Businesses typically apply the Section 179 deduction first to the eligible cost of the vehicle, up to its specific limit. Any remaining cost after the Section 179 deduction can then be subject to bonus depreciation. For example, if a business purchases a qualifying heavy SUV for $75,000 in 2025 and uses it 100% for business, it could deduct $31,300 under Section 179. If the vehicle was acquired and placed in service after January 19, 2025, the remaining $43,700 could be fully deducted through 100% bonus depreciation, resulting in a substantial first-year write-off.

Documentation and Tax Reporting

Claiming vehicle deductions requires diligent record-keeping to satisfy Internal Revenue Service (IRS) requirements. Taxpayers must maintain comprehensive records to substantiate the vehicle’s purchase, business use, and eligibility.

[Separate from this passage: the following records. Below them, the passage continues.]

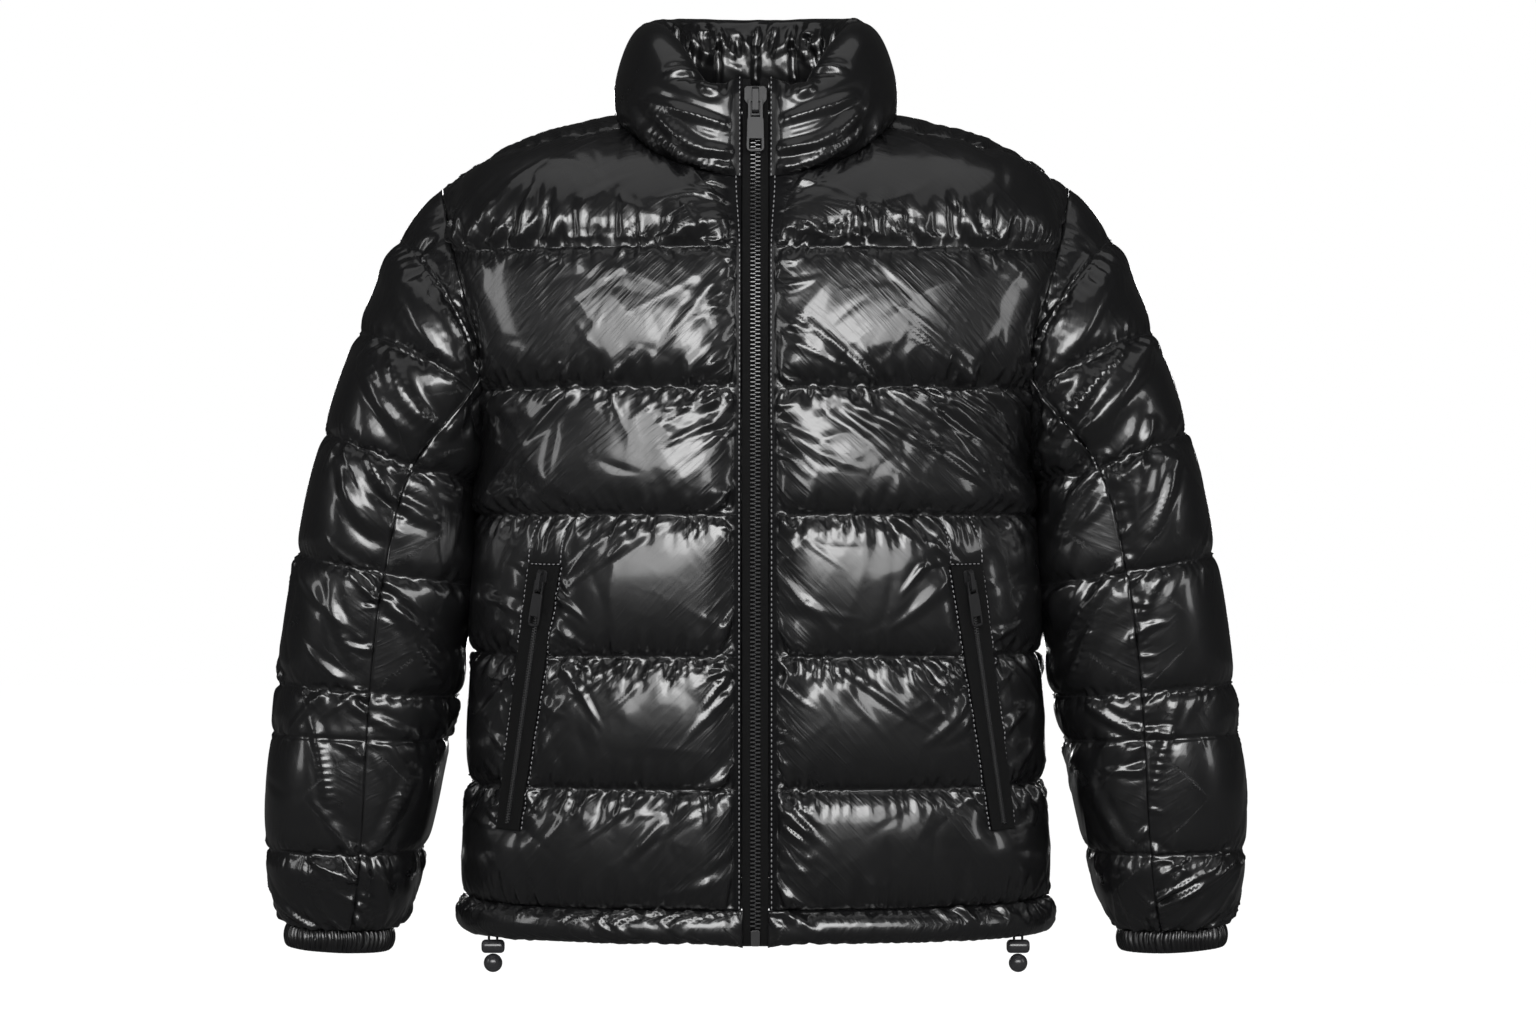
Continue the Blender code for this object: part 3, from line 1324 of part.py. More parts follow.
def lathe(name, profile, centre, material, count=16):
    """A turned solid about a vertical axis: the profile is (radius, height) from the bottom."""
    cx, cy, cz = centre
    vertices = [(cx, cy, cz + profile[0][1])]
    for radius, height in profile[1:-1]:
        for k in range(count):
            turn = 2 * math.pi * k / count
            vertices.append((cx + radius * math.cos(turn), cy + radius * math.sin(turn), cz + height))
    vertices.append((cx, cy, cz + profile[-1][1]))
    faces = []
    rings = len(profile) - 2
    for k in range(count):
        j = (k + 1) % count
        faces.append((0, 1 + j, 1 + k))
        for r in range(rings - 1):
            a, b = 1 + r * count, 1 + (r + 1) * count
            faces.append((a + k, a + j, b + j, b + k))
        top = 1 + (rings - 1) * count
        faces.append((top + k, top + j, len(vertices) - 1))
    return finish_object(name, vertices, faces, material)


def make_cord_locks():
    """The drawcord's loop, its lock and the ball on its end, on each side of the hem."""
    x, y = 0.2050, -0.0715
    wide, tall, deep = 0.0090, 0.0088, 0.0048
    top = HEM_BOTTOM - 0.0028
    for sign, side in ((1, "left"), (-1, "right")):
        outline = []
        for k in range(16):
            turn = 2 * math.pi * k / 16
            shift = (wide - tall / 2) * (1 if math.cos(turn) > 0 else -1)
            outline.append((sign * x + shift + tall / 2 * math.cos(turn),
                            top - tall / 2 + tall / 2 * math.sin(turn)))
        loops = []
        for offset, size in ((-deep, 0.72), (-deep * 0.6, 1.0), (deep * 0.6, 1.0), (deep, 0.72)):
            loops.append([
                (sign * x + (px - sign * x) * size,
                 y + offset,
                 top - tall / 2 + (pz - top + tall / 2) * size) for px, pz in outline
            ])
        loop_tube("cord_lock_" + side, loops, "black_plastic")
        radius = 0.0073
        centre = (sign * x, y, top - tall - GAP - radius)
        profile = []
        for k in range(9):
            turn = -math.pi / 2 + math.pi * k / 8
            profile.append((radius * math.cos(turn), radius * math.sin(turn)))
        lathe("cord_ball_" + side, profile, centre, "black_plastic")
        make_cord(side, sign * x, y, top)


def make_cord(side, x, y, top):
    """A short loop of cord between the hem and its lock."""
    radius = 0.00075
    loops = []
    low = top + GAP
    for k in range(9):
        turn = math.pi * k / 8
        centre = np.array([x + 0.0034 * math.cos(turn), y, low + 0.0014 * math.sin(turn)])
        run = np.array([-math.sin(turn), 0.0, 0.42 * math.cos(turn)])
        run = unit(run)
        if k in (0, 8):
            run = np.array([0.0, 0.0, 1.0 if k == 0 else -1.0])
        side_way = np.array([0.0, 1.0, 0.0])
        other = np.cross(run, side_way)
        loops.append([
            centre + side_way * radius * math.cos(a) + other * radius * math.sin(a)
            for a in np.linspace(0, 2 * math.pi, 9)[:-1]
        ])
    loop_tube("drawcord_" + side, loops, "cord")


def main():
    """Makes every piece of the jacket."""
    front, front_outer = make_fronts()
    back = make_back()
    make_collar()
    make_hem(front, back)
    make_sleeves()
    make_cuffs()
    make_zip()
    make_pockets(front_outer, front)
    make_cord_locks()


main()
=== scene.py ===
"""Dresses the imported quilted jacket: cloth panels, zips, cuffs, cords, finishes, light and camera.

Metres, +Z up, the front faces -Y and +X is the wearer's left. Every cloth piece starts from
the jacket's own pattern tables, is laid out as a fine grid and then blown up between its
quilt seams by a small cloth solver, so that its puckers are real shapes.
"""
import logging
import math
from dataclasses import dataclass, field
from enum import Enum
from typing import Callable, Iterator, Sequence

import bmesh
import bpy
import numpy as np
from mathutils import Matrix, Vector


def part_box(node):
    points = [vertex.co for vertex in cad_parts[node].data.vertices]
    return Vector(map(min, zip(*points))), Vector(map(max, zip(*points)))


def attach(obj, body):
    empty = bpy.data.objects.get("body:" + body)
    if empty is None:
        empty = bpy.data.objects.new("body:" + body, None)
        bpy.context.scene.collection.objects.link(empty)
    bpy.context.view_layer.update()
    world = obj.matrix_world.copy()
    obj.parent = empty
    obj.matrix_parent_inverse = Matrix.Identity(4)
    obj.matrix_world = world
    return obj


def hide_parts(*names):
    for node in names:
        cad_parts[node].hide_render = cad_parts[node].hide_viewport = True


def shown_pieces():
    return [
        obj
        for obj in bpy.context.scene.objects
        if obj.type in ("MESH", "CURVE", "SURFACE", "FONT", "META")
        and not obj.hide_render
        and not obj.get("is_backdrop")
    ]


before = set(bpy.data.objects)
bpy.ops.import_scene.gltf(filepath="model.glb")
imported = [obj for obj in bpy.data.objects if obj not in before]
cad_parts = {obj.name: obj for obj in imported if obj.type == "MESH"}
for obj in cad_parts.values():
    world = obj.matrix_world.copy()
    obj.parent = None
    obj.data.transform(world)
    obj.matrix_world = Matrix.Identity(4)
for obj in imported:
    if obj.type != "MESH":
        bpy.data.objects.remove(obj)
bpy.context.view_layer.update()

LOG = logging.getLogger("jacket")
logging.basicConfig(level=logging.INFO, format="%(name)s: %(message)s")

Array = np.ndarray
Material = bpy.types.Material
Piece = bpy.types.Object
Table = Sequence[Sequence[float]]

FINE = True
GAP = 0.0003      # between two pieces that are sewn together
WALL = 0.0040     # thickness of the cloth at a seam


class Side(Enum):
    """The wearer's left side is +X and the right side is -X."""

    LEFT = 1
    RIGHT = -1

    @property
    def label(self) -> str:
        """The side's name, as the pieces carry it."""
        return self.name.lower()


# ---------------------------------------------------------------- small geometry

def unit(vectors: Array) -> Array:
    """Vectors of length one."""
    vectors = np.asarray(vectors, float)
    return vectors / np.maximum(np.linalg.norm(vectors, axis=-1, keepdims=True), 1e-12)


def mirrored(points: Array) -> Array:
    """The same points on the other side of the jacket."""
    return np.asarray(points, float) * np.array([-1.0, 1.0, 1.0])


def chords(points: Array) -> Array:
    """Running length along a line of points, from 0."""
    steps = np.linalg.norm(np.diff(points, axis=0), axis=-1)
    return np.concatenate([[0.0], np.cumsum(steps)])


def run_along(grid: Array) -> Array:
    """Running length along each row of a grid of points, from 0."""
    steps = np.linalg.norm(np.diff(grid, axis=1), axis=2)
    return np.concatenate([np.zeros((len(grid), 1)), np.cumsum(steps, axis=1)], axis=1)


def widened(values: Array, count: int) -> Array:
    """One row of equal values for each value."""
    return np.repeat(values[:, None], count, axis=1)


def hermite(start: Array, run_start: Array, end: Array, run_end: Array, t: Array) -> Array:
    """A place on a smooth curve between two points.

    Args:
        start: Where the curve leaves.
        run_start: The way it leaves.
        end: Where it arrives.
        run_end: The way it arrives.
        t: How far along it the place is, from 0 to 1.

    Returns:
        The place.
    """
    return (
        start * (1 + 2 * t) * (1 - t) ** 2 + run_start * t * (1 - t) ** 2
        + end * t * t * (3 - 2 * t) - run_end * t * t * (1 - t)
    )


def place_between(keys: Array, at: Array, shape: tuple[int, ...]) -> tuple[Array, Array, Array]:
    """Finds where places lie between rising keys.

    Args:
        keys: The keys.
        at: The places.
        shape: Shape that the shares and spans are given.

    Returns:
        The key below each place, its share of the way to the next key, and the span between them.
    """
    below = np.clip(np.searchsorted(keys, at, side="right") - 1, 0, len(keys) - 2)
    span = (keys[below + 1] - keys[below]).reshape(shape)
    return below, (at - keys[below]).reshape(shape) / span, span


def read_smooth(keys: Array, values: Array, at: Array) -> Array:
    """Reads values on a smooth curve through rows of values.

    Args:
        keys: Where each row stands, rising.
        values: One row of any shape for each key.
        at: Where to read.

    Returns:
        One row for each place in at.
    """
    keys = np.asarray(keys, float)
    values = np.asarray(values, float)
    if len(keys) < 3:
        slopes = np.repeat((values[-1:] - values[:1]) / (keys[-1] - keys[0]), len(keys), axis=0)
    else:
        slopes = np.gradient(values, keys, axis=0)
    at = np.clip(np.atleast_1d(np.asarray(at, float)), keys[0], keys[-1])
    low, t, span = place_between(keys, at, (-1,) + (1,) * (values.ndim - 1))
    return hermite(values[low], slopes[low] * span, values[low + 1], slopes[low + 1] * span, t)


def read_chords(keys: Array, values: Array, at: Array) -> Array:
    """Reads values as read_smooth does, on straight lines between the rows."""
    low, t, _ = place_between(keys, at, (-1,) + (1,) * (values.ndim - 1))
    return values[low] * (1 - t) + values[low + 1] * t


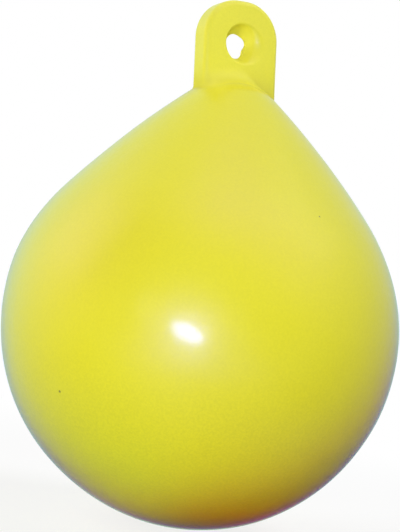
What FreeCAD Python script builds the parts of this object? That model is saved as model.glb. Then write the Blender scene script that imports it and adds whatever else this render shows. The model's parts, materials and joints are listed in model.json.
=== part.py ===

Essential documentation includes proof of purchase, such as invoices or sales agreements, and clear evidence of the vehicle’s Gross Vehicle Weight Rating (GVWR).

Mileage logs are essential for substantiating business use. These logs should include the date of each trip, destination, specific business purpose, and odometer readings at the start and end. The IRS emphasizes “contemporaneous” record-keeping, meaning entries should be made at or near the time of the trip to ensure accuracy and avoid scrutiny during an audit. Digital tracking applications can help maintain these records efficiently.

These deductions are reported on IRS Form 4562, “Depreciation and Amortization.” This form is used to claim depreciation, the Section 179 expense deduction, and to provide information on the business use of vehicles and other listed property. Accurate completion of Form 4562 is necessary to properly claim deductions and demonstrate compliance with tax regulations. Businesses should retain all supporting records for at least three years after filing their tax return, or longer if the vehicle is still being depreciated.